I'm trying to use a proposed solution in response to a question I recently asked on StackOverflow: (Drop rows based on specific conditions on strings).
Given the dataframe below, I'm trying to drop only rows for which the user_message string has less than five words or that are not written in English:
username | user_message |
---|---|
Polop | I love this picture, which is very beautiful |
Artil | Meh |
Artingo | Es un cuadro preciosa, me recuerda a mi infancia. |
Zona | I like it |
Soi | Yuck, to say I hate it would be a euphemism |
Iyu | NaN |
Here's below the corresponding code:
import pandas as pd
from langdetect import detect
df = pd.read_csv("sample.csv")
m1 = df.index[df['user_message'].str.split(' ').str.len() > 5]
df_filtered = df.loc[m1]
del m1
del df
m2 = df_filtered['user_message'].str.isspace()

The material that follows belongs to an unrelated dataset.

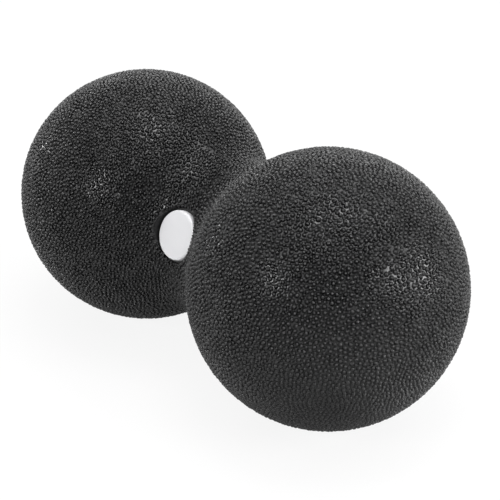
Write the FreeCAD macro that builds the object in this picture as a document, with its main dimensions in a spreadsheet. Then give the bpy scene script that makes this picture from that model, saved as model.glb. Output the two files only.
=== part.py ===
import FreeCAD, Part
import math
import os
import Sketcher

# A peanut massage ball: two equal foam balls moulded as one piece, joined by a concave waist.
# A plain round badge is glued into a shallow recess in the waist.
# The long axis is X, and both balls rest on the plane z = 0 below the middle of the piece.

doc = FreeCAD.newDocument("PeanutMassageBall")

# Driving dimensions, in millimetres and degrees
dimensions = [
    ("BallDiameter", 120, "each of the two balls"),
    ("WaistDiameter", 71.2, "across the narrowest part of the waist"),
    ("WaistBlend", 26, "radius of the hollow curve that joins the balls"),
    ("BadgeTilt", 23, "how far the badge faces up from level, in degrees"),
    ("RecessDiameter", 23.8, "round recess that holds the badge"),
    ("RecessDepth", 3.5, "from the narrowest part of the waist down to the recess floor"),
    ("RecessEdge", 0.6, "rounding of the recess's mouth"),
    ("BadgeGap", 1, "all round, between the badge and the recess wall"),
    ("BadgeThickness", 3, "from the recess floor to the badge's face"),
    ("BadgeEdge", 1.2, "rounding of the badge's front edge"),
]

sheet = doc.addObject("Spreadsheet::Sheet", "Sizes")
for row, (alias, value, meaning) in enumerate(dimensions, start=1):
    sheet.set(f"A{row}", str(value))
    sheet.setAlias(f"A{row}", alias)
    sheet.set(f"B{row}", meaning)
doc.recompute()

# Numbers that a sketch's constraints use for its own axes, and for a curve's points
HORIZONTAL = -1
VERTICAL = -2
START, END, CENTRE = 1, 2, 3

NEAR = 0.001  # lengths this close, in millimetres, count as equal


def size(alias):
    """A driving dimension's number."""
    return float(sheet.get(alias))


def new_body(label):
    body = doc.addObject("PartDesign::Body", label)
    body.Label = label
    return body


def new_sketch(body, name, role):
    """An empty sketch on one of the body's own origin planes."""
    plane = next(p for p in body.Origin.OriginFeatures if p.Role == role)
    sketch = body.newObject("Sketcher::SketchObject", name)
    sketch.AttachmentSupport = [(plane, "")]
    sketch.MapMode = "FlatFace"
    return sketch


def bind(sketch, name, constraint, expression):
    """Adds a named constraint whose value follows the sheet."""
    index = sketch.addConstraint(constraint)
    sketch.renameConstraint(index, name)
    sketch.setExpression(f"Constraints.{name}", expression)


def arc(sketch, x, y, radius, start, end):
    circle = Part.Circle(FreeCAD.Vector(x, y, 0), FreeCAD.Vector(0, 0, 1), radius)
    return sketch.addGeometry(Part.ArcOfCircle(circle, start, end), False)


def draw_half_outline(sketch):
    """Half of the peanut's long section, above its axis: ball, hollow waist, ball."""
    radius = size("BallDiameter") / 2
    blend = size("WaistBlend")
    # The hollow curve touches both balls, which settles how far apart they stand.
    reach = size("WaistDiameter") / 2 + blend
    half_spacing = math.sqrt((radius + blend) ** 2 - reach**2)
    lean = math.atan2(reach, half_spacing)

    right = arc(sketch, half_spacing, 0, radius, 0, math.pi - lean)
    waist = arc(sketch, 0, reach, blend, math.pi + lean, 2 * math.pi - lean)
    left = arc(sketch, -half_spacing, 0, radius, lean, math.pi)
    tip = half_spacing + radius
    axis = sketch.addGeometry(
        Part.LineSegment(FreeCAD.Vector(-tip, 0, 0), FreeCAD.Vector(tip, 0, 0)), False
    )
    crest = sketch.addGeometry(Part.Point(FreeCAD.Vector(0, reach - blend, 0)), True)

    sketch.addConstraint(
        [
            Sketcher.Constraint("Coincident", axis, START, left, END),
            Sketcher.Constraint("Coincident", axis, END, right, START),
            Sketcher.Constraint("Tangent", right, END, waist, END),
            Sketcher.Constraint("Tangent", waist, START, left, START),
            Sketcher.Constraint("Equal", right, left),
            Sketcher.Constraint("PointOnObject", axis, START, HORIZONTAL),
            Sketcher.Constraint("PointOnObject", axis, END, HORIZONTAL),
            Sketcher.Constraint("PointOnObject", right, CENTRE, HORIZONTAL),
            Sketcher.Constraint("Symmetric", left, CENTRE, right, CENTRE, HORIZONTAL, START),
            Sketcher.Constraint("PointOnObject", crest, START, VERTICAL),
            Sketcher.Constraint("PointOnObject", crest, START, waist),
        ]
    )
    ball_size = Sketcher.Constraint("Radius", right, radius)
    bind(sketch, "BallRadius", ball_size, "Sizes.BallDiameter / 2")
    blend_size = Sketcher.Constraint("Radius", waist, blend)
    bind(sketch, "Blend", blend_size, "Sizes.WaistBlend")
    waist_size = Sketcher.Constraint(
        "DistanceY", HORIZONTAL, START, crest, START, reach - blend
    )
    bind(sketch, "WaistRadius", waist_size, "Sizes.WaistDiameter / 2")


def draw_disc(sketch, name, diameter, expression):
    """One circle about the sketch's origin."""
    circle = sketch.addGeometry(
        Part.Circle(FreeCAD.Vector(0, 0, 0), FreeCAD.Vector(0, 0, 1), diameter / 2), False
    )
    sketch.addConstraint(
        Sketcher.Constraint("Coincident", circle, CENTRE, HORIZONTAL, START)
    )
    bind(sketch, name, Sketcher.Constraint("Diameter", circle, diameter), expression)


def recess_mouth(shape):
    """Names of the edges where the recess wall meets the foam's outside."""
    radius = size("RecessDiameter") / 2
    wall = next(
        face
        for face in shape.Faces
        if isinstance(face.Surface, Part.Cylinder)
        and abs(face.Surface.Radius - radius) < NEAR
    )
    up = wall.Surface.Axis
    heights = [edge.CenterOfMass.dot(up) for edge in wall.Edges]
    circles = [isinstance(edge.Curve, Part.Circle) for edge in wall.Edges]
    floor = next(height for height, circle in zip(heights, circles) if circle)
    mouth = []
    for edge in wall.Edges:
        ends = [vertex.Point.dot(up) for vertex in edge.Vertexes]
        if min(abs(end - floor) for end in ends) > NEAR:
            number = next(
                i for i, other in enumerate(shape.Edges, start=1) if other.isSame(edge)
            )
            mouth.append(f"Edge{number}")
    return mouth


# Where the badge sits: the recess floor, square to a line that leans up by BadgeTilt
SEAT_HEIGHT = "(Sizes.WaistDiameter / 2 - Sizes.RecessDepth)"
TILT = "(Sizes.BadgeTilt * 1 deg)"

# Foam body, turned about X
foam = new_body("foam_body")
outline = new_sketch(foam, "PeanutOutline", "XZ_Plane")
draw_half_outline(outline)

peanut = foam.newObject("PartDesign::Revolution", "Peanut")
peanut.Profile = outline
peanut.ReferenceAxis = (outline, ["H_Axis"])
peanut.Angle = 360
doc.recompute()

recess_outline = new_sketch(foam, "RecessOutline", "XZ_Plane")
recess_outline.AttachmentOffset = FreeCAD.Placement(
    FreeCAD.Vector(0, 0, 0), FreeCAD.Rotation(FreeCAD.Vector(1, 0, 0), -size("BadgeTilt"))
)
recess_outline.setExpression("AttachmentOffset.Rotation.Angle", f"-{TILT}")
recess_outline.setExpression("AttachmentOffset.Base.y", f"{SEAT_HEIGHT} * sin({TILT})")
recess_outline.setExpression("AttachmentOffset.Base.z", f"{SEAT_HEIGHT} * cos({TILT})")
draw_disc(recess_outline, "Diameter", size("RecessDiameter"), "Sizes.RecessDiameter")

recess = foam.newObject("PartDesign::Pocket", "Recess")
recess.Profile = recess_outline
recess.Type = "ThroughAll"
recess.Reversed = True
doc.recompute()

mouth = foam.newObject("PartDesign::Fillet", "RecessMouth")
mouth.Base = (recess, recess_mouth(recess.Shape))
mouth.setExpression("Radius", "Sizes.RecessEdge")
foam.Tip = mouth
foam.setExpression("Placement.Base.z", "Sizes.BallDiameter / 2")

# Badge, a blank disc with a rounded front edge, drawn lying flat and then stood on its seat
badge = new_body("badge_disc")
badge_outline = new_sketch(badge, "BadgeOutline", "XY_Plane")
draw_disc(
    badge_outline, "Diameter", size("RecessDiameter") - 2 * size("BadgeGap"),
    "Sizes.RecessDiameter - 2 * Sizes.BadgeGap",
)

disc = badge.newObject("PartDesign::Pad", "Disc")
disc.Profile = badge_outline
disc.setExpression("Length", "Sizes.BadgeThickness")
doc.recompute()

front = max(range(len(disc.Shape.Edges)), key=lambda i: disc.Shape.Edges[i].CenterOfMass.z)
front_edge = badge.newObject("PartDesign::Fillet", "FrontEdge")
front_edge.Base = (disc, [f"Edge{front + 1}"])
front_edge.setExpression("Radius", "Sizes.BadgeEdge")
badge.Tip = front_edge

badge.Placement = FreeCAD.Placement(
    FreeCAD.Vector(0, 0, 0), FreeCAD.Rotation(FreeCAD.Vector(1, 0, 0), 90 - size("BadgeTilt"))
)
badge.setExpression("Placement.Rotation.Angle", f"90 deg - {TILT}")
badge.setExpression("Placement.Base.y", f"-{SEAT_HEIGHT} * cos({TILT})")
badge.setExpression(
    "Placement.Base.z", f"Sizes.BallDiameter / 2 + {SEAT_HEIGHT} * sin({TILT})"
)
doc.recompute()

# Every feature has to be sound before anything is written.
for item in doc.Objects:
    if {"Invalid", "Error"} & set(item.State):
        raise RuntimeError(f"{item.Name} didn't compute: {item.State}")
for body in (foam, badge):
    if body.Shape.isNull() or not body.Shape.isValid() or len(body.Shape.Solids) != 1:
        raise RuntimeError(f"{body.Label} isn't one valid solid")
if recess.Shape.Volume >= peanut.Shape.Volume:
    raise RuntimeError("the recess took nothing from the foam")

os.makedirs("parts", exist_ok=True)
for body in (foam, badge):
    body.Shape.exportStep(f"parts/{body.Label}.step")
    box = body.Shape.BoundBox
    print(
        f"{body.Label}: {box.XLength:.1f} x {box.YLength:.1f} x {box.ZLength:.1f} mm,"
        f" volume {body.Shape.Volume / 1000:.2f} cm3, lowest point {box.ZMin:.2f} mm"
    )
print(f"recess takes {(peanut.Shape.Volume - recess.Shape.Volume) / 1000:.2f} cm3")
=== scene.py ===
import math

import bpy
import numpy as np
from mathutils import Matrix, Vector
from mathutils.geometry import delaunay_2d_cdt


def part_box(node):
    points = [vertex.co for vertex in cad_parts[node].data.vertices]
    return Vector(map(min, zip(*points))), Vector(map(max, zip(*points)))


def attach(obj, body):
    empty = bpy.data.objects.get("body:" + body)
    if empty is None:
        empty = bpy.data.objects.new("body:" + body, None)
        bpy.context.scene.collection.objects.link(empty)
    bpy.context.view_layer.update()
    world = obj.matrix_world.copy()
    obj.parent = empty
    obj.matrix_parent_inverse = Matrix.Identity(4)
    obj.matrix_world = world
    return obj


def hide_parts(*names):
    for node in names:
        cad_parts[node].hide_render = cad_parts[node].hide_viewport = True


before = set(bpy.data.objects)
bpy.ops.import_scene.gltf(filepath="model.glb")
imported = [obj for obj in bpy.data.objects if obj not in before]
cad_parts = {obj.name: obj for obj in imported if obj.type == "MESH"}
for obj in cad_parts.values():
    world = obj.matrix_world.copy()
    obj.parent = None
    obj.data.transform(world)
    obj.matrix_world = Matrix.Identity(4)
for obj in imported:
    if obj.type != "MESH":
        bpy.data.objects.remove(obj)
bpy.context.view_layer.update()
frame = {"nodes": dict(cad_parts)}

mm = 0.001
bpy.ops.object.select_all(action="DESELECT")
print("frame loaded:", ", ".join(frame["nodes"]))


# Small helpers

def hexColour(code):
    # sRGB hex to the linear colour that the shader sockets take
    parts = [int(code[i:i + 2], 16) / 255 for i in (1, 3, 5)]
    linear = [c / 12.92 if c <= 0.04045 else ((c + 0.055) / 1.055) ** 2.4 for c in parts]
    return (*linear, 1.0)


def newMaterial(name):
    material = bpy.data.materials.new(name)
    material.use_nodes = True
    material.node_tree.nodes.clear()
    return material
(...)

df_filtered = df_filtered.loc[ m2 == False].reset_index(drop=True)
del m2
m3 = df_filtered['user_message'].astype(str).apply(lambda x: detect(x) if len(x) >= 5 else '').eq('en')
df_filtered = df_filtered.loc[m3].reset_index(drop=True)
The issue is that I have over 12 million rows. I heard that using a SQL Database would be more efficient for this type of operation, but I know virtually nothing on SQL. Does it exist a solution to speed up the process? I tried modin, but it was not conclusive.
Thank you!